> What is required: Copy out precisely the lines beginning at the line that contains "for corner in" and ending at the line that contains "TINY = 0.02 * MM", including both.

> Data section:
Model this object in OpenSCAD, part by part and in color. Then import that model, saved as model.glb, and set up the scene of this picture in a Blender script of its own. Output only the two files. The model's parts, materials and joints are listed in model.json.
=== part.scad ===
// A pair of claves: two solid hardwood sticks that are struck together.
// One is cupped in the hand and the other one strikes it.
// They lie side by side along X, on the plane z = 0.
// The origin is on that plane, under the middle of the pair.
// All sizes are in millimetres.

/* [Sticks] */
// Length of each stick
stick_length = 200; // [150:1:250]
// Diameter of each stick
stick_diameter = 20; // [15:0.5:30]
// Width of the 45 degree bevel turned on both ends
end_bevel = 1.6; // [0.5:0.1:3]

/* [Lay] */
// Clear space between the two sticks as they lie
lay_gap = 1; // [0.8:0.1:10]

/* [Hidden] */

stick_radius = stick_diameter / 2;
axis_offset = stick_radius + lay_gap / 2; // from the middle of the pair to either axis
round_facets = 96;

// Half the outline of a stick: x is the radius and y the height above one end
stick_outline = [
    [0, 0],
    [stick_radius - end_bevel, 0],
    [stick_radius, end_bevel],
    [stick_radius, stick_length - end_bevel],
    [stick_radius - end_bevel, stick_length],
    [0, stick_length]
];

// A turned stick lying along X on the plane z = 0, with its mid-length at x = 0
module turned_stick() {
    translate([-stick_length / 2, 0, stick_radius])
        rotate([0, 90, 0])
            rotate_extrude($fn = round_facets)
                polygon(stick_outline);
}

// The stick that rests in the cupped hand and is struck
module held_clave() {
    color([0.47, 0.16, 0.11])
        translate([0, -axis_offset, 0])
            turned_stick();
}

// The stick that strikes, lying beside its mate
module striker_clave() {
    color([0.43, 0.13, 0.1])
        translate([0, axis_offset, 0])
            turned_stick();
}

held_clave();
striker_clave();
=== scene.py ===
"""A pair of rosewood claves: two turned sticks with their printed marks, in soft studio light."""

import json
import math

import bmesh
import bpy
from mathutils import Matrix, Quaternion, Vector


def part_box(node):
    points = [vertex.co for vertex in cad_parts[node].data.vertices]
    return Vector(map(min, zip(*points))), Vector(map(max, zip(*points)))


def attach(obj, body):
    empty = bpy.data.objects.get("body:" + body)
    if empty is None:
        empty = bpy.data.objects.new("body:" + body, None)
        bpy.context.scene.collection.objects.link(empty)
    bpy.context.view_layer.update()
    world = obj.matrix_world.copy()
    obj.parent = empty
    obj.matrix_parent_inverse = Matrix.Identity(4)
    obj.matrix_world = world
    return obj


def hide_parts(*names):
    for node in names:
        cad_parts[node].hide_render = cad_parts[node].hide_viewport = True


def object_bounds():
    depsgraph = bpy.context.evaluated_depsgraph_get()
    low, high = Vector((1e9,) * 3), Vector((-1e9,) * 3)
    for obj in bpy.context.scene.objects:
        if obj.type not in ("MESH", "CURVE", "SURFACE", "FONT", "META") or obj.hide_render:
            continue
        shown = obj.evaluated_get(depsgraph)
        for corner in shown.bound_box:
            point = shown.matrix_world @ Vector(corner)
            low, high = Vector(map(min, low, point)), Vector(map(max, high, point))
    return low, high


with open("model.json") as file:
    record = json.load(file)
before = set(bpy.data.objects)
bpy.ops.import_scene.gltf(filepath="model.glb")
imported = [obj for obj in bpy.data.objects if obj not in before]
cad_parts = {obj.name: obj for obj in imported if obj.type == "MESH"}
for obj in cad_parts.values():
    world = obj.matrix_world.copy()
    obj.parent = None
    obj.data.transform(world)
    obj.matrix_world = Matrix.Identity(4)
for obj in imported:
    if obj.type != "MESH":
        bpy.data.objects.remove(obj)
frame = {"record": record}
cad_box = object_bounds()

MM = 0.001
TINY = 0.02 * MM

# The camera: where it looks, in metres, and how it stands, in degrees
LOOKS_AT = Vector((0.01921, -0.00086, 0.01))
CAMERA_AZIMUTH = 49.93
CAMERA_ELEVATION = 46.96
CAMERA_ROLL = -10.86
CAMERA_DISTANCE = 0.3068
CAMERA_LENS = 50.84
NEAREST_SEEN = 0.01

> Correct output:
        for corner in shown.bound_box:
            point = shown.matrix_world @ Vector(corner)
            low, high = Vector(map(min, low, point)), Vector(map(max, high, point))
    return low, high


with open("model.json") as file:
    record = json.load(file)
before = set(bpy.data.objects)
bpy.ops.import_scene.gltf(filepath="model.glb")
imported = [obj for obj in bpy.data.objects if obj not in before]
cad_parts = {obj.name: obj for obj in imported if obj.type == "MESH"}
for obj in cad_parts.values():
    world = obj.matrix_world.copy()
    obj.parent = None
    obj.data.transform(world)
    obj.matrix_world = Matrix.Identity(4)
for obj in imported:
    if obj.type != "MESH":
        bpy.data.objects.remove(obj)
frame = {"record": record}
cad_box = object_bounds()

MM = 0.001
TINY = 0.02 * MM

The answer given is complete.